### INFORMATION GIVEN:
=======
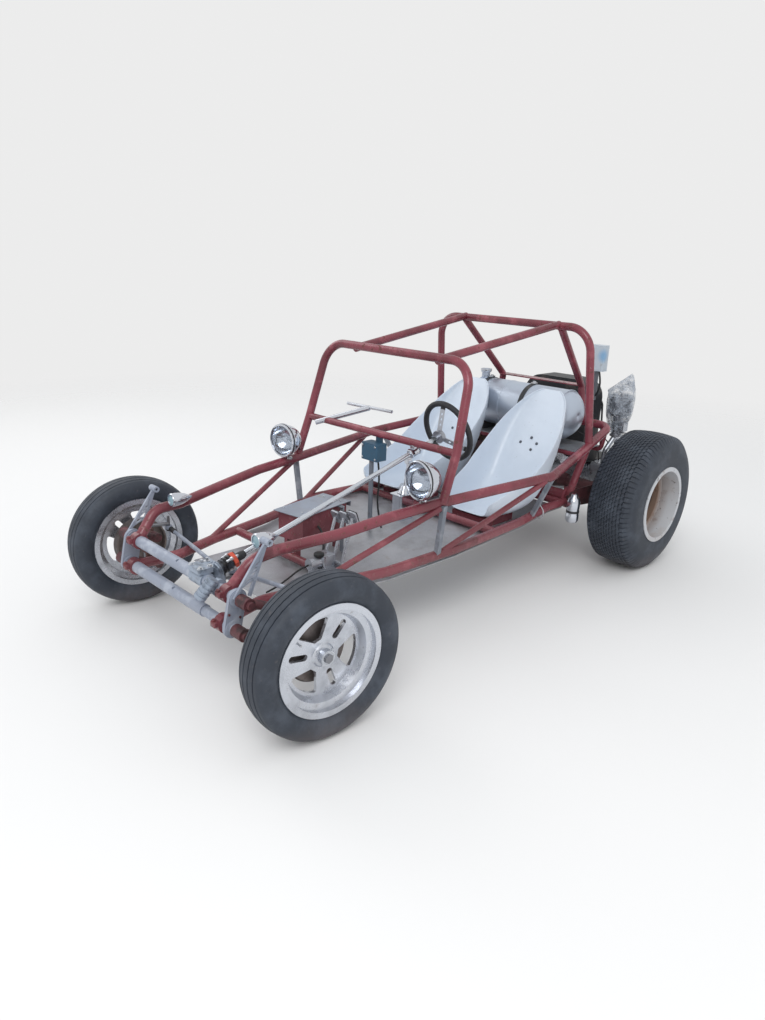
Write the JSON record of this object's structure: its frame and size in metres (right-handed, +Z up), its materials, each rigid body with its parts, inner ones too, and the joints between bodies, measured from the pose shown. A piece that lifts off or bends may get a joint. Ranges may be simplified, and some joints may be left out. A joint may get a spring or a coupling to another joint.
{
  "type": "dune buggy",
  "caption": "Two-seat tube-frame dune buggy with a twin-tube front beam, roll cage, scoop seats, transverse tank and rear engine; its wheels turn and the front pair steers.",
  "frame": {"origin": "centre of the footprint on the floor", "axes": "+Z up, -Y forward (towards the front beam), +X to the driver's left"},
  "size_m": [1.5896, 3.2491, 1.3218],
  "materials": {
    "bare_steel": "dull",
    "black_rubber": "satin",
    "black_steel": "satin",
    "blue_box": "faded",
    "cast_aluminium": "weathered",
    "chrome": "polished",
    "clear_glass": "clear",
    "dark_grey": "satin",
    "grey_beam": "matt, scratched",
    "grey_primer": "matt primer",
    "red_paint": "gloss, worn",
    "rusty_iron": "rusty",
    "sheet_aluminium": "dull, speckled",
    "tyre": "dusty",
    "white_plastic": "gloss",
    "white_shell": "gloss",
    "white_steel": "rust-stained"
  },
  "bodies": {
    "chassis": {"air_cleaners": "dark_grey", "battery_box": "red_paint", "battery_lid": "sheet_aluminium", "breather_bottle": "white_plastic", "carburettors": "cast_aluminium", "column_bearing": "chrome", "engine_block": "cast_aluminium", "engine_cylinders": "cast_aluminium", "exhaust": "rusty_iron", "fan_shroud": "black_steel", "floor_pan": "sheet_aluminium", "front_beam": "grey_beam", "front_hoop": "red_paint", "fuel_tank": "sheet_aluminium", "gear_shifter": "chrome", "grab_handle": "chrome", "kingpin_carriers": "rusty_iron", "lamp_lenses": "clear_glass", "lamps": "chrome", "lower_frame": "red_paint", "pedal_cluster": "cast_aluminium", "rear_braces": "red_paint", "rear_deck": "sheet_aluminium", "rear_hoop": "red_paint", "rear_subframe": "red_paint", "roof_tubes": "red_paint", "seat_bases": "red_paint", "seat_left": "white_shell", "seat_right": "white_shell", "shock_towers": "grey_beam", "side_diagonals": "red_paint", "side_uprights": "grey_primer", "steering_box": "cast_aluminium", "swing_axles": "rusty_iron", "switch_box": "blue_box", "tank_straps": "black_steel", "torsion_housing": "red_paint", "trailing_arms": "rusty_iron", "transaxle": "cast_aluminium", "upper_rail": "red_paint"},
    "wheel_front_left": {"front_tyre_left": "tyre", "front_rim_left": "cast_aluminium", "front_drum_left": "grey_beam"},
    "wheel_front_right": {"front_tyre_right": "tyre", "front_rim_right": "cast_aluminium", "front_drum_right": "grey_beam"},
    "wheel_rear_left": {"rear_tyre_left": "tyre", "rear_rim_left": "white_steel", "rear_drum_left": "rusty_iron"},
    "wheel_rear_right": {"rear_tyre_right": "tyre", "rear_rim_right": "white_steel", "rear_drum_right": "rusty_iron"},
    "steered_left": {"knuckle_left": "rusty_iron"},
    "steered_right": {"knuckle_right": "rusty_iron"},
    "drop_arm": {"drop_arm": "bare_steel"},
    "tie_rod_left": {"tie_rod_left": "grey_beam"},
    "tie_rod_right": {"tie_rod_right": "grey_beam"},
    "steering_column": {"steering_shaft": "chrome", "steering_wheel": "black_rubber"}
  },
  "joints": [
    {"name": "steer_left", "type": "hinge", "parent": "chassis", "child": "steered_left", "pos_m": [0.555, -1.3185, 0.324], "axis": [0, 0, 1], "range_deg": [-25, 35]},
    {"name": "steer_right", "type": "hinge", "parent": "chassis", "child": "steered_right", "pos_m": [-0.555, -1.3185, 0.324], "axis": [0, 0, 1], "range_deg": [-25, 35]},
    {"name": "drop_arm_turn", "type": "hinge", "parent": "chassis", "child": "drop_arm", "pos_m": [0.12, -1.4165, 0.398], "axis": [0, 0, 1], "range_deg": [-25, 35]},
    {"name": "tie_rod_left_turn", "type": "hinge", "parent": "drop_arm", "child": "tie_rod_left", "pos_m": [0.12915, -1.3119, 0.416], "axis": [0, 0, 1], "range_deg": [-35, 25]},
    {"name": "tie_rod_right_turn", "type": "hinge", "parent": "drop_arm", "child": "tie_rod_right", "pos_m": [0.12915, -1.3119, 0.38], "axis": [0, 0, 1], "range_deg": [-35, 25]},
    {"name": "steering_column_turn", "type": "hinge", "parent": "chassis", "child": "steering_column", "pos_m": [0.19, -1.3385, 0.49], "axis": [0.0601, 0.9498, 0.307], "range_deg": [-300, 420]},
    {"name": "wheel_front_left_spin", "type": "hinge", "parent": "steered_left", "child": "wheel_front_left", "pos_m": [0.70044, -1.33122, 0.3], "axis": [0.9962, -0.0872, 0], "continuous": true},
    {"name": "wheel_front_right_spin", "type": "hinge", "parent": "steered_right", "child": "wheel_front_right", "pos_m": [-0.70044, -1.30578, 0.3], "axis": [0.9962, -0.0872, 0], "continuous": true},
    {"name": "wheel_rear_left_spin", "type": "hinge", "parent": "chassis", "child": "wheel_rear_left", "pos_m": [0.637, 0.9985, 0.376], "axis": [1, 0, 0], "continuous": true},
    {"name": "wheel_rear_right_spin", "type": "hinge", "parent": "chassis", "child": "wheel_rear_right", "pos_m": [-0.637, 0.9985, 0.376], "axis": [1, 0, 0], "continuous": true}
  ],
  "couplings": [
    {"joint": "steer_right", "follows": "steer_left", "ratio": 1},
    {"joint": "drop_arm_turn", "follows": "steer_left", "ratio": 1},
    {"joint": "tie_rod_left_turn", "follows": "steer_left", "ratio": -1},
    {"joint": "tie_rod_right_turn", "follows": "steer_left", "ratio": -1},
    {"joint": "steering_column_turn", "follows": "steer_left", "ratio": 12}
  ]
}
=======
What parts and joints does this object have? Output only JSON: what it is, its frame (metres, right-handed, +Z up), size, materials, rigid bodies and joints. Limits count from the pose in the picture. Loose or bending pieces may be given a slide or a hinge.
=======
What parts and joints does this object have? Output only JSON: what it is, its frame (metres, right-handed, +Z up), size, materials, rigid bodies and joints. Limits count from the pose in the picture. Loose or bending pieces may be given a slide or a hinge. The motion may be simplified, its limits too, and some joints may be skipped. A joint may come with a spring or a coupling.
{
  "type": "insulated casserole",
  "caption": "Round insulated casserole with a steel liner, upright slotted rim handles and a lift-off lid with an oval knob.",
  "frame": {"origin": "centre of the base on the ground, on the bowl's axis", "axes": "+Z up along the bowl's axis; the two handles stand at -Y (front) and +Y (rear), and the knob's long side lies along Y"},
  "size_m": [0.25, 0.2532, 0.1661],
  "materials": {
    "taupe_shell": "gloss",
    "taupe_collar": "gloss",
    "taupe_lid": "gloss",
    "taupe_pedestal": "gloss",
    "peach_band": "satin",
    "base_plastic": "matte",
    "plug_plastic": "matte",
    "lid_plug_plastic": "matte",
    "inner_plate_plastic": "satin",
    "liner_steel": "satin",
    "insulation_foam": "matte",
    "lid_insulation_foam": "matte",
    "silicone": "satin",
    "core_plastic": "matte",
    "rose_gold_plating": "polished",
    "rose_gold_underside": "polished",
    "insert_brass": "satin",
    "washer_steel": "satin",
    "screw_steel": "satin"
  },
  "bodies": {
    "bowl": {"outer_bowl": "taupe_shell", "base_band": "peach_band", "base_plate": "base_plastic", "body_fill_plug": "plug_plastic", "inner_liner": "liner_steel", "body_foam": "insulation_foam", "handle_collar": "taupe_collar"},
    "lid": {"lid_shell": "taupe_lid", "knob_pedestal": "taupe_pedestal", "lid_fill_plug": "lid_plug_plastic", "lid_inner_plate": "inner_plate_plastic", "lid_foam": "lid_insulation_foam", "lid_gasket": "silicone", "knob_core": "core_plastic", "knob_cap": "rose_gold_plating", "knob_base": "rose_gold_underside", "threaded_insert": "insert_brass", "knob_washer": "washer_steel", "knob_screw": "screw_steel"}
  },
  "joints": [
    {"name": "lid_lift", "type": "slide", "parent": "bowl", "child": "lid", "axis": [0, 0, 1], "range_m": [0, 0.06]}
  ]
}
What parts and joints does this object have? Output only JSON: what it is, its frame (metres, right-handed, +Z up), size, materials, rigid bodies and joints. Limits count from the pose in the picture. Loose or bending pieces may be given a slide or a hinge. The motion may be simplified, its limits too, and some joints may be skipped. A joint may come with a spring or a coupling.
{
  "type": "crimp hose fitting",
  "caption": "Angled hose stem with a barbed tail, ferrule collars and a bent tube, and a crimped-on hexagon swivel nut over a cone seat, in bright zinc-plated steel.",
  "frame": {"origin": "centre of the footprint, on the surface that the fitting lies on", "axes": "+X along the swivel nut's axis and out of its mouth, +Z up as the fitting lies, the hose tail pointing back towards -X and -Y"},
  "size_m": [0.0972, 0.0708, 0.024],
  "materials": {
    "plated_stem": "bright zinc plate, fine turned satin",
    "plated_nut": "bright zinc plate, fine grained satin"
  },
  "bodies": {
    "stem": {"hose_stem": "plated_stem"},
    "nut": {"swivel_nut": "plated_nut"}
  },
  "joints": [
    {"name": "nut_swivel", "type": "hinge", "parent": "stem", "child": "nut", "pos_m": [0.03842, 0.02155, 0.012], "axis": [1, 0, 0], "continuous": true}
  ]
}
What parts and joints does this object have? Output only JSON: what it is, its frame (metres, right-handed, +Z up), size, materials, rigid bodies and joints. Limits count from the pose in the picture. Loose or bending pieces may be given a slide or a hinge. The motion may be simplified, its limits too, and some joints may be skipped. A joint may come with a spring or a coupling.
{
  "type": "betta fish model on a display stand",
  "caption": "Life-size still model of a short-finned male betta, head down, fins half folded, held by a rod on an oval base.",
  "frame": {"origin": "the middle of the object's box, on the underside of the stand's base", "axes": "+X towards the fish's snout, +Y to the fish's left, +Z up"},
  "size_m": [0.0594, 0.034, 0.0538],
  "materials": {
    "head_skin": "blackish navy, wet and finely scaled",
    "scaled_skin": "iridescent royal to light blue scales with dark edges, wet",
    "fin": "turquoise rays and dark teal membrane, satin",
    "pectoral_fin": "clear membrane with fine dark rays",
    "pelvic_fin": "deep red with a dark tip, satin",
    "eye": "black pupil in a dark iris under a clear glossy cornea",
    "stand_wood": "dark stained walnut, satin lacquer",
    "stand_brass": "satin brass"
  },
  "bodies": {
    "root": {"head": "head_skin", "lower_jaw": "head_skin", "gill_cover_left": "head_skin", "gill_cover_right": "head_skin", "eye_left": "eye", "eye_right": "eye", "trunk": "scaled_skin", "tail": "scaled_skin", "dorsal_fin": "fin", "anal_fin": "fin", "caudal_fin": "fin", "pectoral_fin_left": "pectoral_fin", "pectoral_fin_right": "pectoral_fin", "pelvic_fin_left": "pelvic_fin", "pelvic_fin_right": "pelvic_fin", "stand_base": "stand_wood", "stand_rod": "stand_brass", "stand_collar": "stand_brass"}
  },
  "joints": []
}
=======
### CHALLENGE:
State how many lines of the records above contain "that", with no words besides the number.

### THE OUTPUT:
2